- **What you need to do**: Filter these entries, keeping only lines that hold the word "JSON".
***** Material provided *****
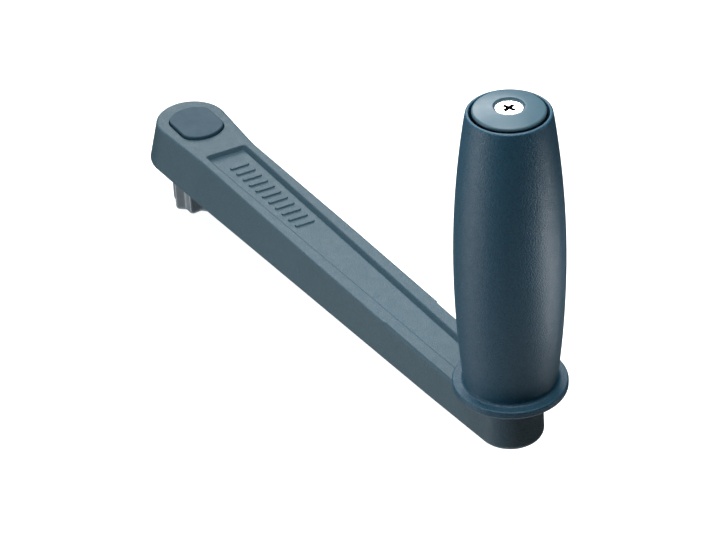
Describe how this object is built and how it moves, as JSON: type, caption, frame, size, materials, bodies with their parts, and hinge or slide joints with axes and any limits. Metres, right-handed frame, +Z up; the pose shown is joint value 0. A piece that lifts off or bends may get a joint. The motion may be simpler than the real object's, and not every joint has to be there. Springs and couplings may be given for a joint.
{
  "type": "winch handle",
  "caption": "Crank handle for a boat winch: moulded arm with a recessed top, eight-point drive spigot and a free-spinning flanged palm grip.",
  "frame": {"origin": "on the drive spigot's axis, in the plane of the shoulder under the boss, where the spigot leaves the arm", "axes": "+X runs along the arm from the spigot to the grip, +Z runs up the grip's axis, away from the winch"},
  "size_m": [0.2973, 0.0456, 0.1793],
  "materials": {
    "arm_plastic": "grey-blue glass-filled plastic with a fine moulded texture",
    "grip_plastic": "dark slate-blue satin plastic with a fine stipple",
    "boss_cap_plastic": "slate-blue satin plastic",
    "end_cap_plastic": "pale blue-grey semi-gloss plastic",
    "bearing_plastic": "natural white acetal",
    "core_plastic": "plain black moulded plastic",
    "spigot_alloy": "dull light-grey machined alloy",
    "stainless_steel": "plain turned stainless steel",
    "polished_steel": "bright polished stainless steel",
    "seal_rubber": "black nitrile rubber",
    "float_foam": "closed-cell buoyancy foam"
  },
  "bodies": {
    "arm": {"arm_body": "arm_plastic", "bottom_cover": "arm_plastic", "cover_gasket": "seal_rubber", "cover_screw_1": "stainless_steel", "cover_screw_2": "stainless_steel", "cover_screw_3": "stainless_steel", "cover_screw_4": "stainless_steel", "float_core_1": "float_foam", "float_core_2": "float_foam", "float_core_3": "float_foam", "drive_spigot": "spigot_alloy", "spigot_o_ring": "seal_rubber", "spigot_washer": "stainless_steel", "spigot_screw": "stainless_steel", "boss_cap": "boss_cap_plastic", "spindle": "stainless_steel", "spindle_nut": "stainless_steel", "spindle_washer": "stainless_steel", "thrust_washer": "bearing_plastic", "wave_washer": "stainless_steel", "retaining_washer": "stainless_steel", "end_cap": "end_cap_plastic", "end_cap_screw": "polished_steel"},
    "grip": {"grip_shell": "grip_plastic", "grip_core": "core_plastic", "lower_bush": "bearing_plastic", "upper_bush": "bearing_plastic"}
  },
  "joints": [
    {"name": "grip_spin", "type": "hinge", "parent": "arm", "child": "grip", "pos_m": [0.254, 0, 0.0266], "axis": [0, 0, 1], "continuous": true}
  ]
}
*****
***** Material provided *****
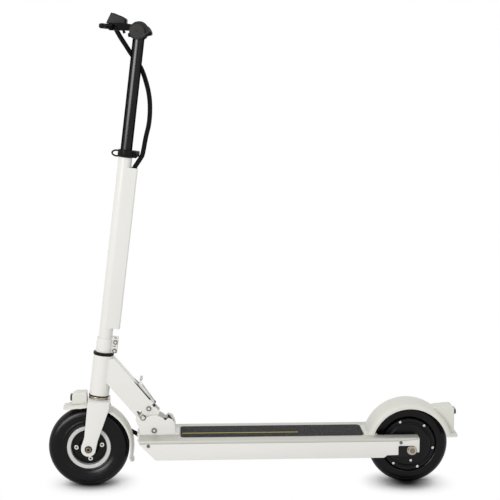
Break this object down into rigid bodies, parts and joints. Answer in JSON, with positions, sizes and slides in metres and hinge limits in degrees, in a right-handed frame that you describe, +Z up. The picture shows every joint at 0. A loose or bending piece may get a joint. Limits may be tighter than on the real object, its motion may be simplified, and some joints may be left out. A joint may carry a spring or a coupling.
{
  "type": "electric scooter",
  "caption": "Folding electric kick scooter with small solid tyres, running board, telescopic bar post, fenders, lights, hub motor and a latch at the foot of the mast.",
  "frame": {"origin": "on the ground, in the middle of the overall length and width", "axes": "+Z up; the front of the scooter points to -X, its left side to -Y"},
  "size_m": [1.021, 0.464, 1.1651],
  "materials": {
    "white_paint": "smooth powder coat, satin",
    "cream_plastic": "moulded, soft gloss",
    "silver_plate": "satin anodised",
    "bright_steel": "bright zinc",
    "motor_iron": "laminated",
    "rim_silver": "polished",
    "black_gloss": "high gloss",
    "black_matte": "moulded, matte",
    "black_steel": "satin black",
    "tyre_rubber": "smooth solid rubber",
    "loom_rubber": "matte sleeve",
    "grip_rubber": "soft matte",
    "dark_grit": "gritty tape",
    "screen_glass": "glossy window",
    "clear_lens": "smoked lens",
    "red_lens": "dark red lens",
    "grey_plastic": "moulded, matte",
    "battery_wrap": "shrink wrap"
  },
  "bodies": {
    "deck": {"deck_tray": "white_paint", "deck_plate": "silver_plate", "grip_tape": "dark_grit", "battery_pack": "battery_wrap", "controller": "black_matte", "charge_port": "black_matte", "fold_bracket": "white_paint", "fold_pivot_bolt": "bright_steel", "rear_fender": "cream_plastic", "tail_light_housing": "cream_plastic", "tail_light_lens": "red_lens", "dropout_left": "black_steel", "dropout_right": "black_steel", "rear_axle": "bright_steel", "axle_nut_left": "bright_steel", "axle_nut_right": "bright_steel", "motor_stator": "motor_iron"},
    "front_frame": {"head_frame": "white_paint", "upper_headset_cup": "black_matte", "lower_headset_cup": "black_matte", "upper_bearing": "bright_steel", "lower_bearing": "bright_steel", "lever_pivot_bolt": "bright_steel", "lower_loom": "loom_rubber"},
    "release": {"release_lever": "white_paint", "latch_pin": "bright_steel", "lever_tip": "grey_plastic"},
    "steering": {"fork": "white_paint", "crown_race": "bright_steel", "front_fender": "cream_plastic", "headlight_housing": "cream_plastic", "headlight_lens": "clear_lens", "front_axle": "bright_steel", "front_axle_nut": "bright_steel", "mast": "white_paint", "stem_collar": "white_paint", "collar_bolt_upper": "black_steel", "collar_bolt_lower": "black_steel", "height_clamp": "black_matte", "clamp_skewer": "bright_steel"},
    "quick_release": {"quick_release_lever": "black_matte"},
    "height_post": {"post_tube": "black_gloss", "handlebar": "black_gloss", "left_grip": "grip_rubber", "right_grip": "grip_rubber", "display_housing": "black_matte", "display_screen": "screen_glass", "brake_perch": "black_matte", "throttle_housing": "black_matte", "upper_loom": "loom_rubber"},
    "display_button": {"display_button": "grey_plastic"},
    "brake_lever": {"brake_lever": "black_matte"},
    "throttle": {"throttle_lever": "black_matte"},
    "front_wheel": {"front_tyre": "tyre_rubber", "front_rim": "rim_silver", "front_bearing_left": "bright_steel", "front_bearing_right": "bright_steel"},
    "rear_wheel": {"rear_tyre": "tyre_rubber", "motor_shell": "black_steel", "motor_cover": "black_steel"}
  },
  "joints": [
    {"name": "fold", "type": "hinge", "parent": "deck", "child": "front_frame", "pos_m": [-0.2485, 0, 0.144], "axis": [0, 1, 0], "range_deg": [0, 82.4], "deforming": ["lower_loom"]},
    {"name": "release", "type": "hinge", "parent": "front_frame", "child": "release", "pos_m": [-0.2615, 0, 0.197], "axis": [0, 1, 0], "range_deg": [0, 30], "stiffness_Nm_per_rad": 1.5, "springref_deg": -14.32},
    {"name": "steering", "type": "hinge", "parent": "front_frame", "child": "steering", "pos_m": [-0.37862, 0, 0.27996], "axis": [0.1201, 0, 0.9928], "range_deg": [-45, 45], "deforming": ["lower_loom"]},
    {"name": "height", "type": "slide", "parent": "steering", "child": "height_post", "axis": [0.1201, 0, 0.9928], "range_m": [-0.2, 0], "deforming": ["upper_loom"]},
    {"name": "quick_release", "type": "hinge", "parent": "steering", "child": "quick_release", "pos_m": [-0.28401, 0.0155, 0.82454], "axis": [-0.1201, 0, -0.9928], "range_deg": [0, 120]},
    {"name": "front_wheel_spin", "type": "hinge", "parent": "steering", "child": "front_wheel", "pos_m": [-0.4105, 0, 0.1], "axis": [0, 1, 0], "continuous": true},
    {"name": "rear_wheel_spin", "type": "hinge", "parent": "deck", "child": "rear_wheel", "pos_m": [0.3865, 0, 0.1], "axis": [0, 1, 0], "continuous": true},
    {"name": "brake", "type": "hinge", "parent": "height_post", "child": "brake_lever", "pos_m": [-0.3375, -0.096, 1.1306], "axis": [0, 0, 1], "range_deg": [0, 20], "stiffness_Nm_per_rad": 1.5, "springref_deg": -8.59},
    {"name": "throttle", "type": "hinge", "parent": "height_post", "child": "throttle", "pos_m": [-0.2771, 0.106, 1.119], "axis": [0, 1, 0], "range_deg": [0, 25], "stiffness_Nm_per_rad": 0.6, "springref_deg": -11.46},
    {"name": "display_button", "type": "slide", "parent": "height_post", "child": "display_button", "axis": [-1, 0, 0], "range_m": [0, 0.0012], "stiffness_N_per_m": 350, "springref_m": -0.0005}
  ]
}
*****
- **Task output**:
Describe how this object is built and how it moves, as JSON: type, caption, frame, size, materials, bodies with their parts, and hinge or slide joints with axes and any limits. Metres, right-handed frame, +Z up; the pose shown is joint value 0. A piece that lifts off or bends may get a joint. The motion may be simpler than the real object's, and not every joint has to be there. Springs and couplings may be given for a joint.
Break this object down into rigid bodies, parts and joints. Answer in JSON, with positions, sizes and slides in metres and hinge limits in degrees, in a right-handed frame that you describe, +Z up. The picture shows every joint at 0. A loose or bending piece may get a joint. Limits may be tighter than on the real object, its motion may be simplified, and some joints may be left out. A joint may carry a spring or a coupling.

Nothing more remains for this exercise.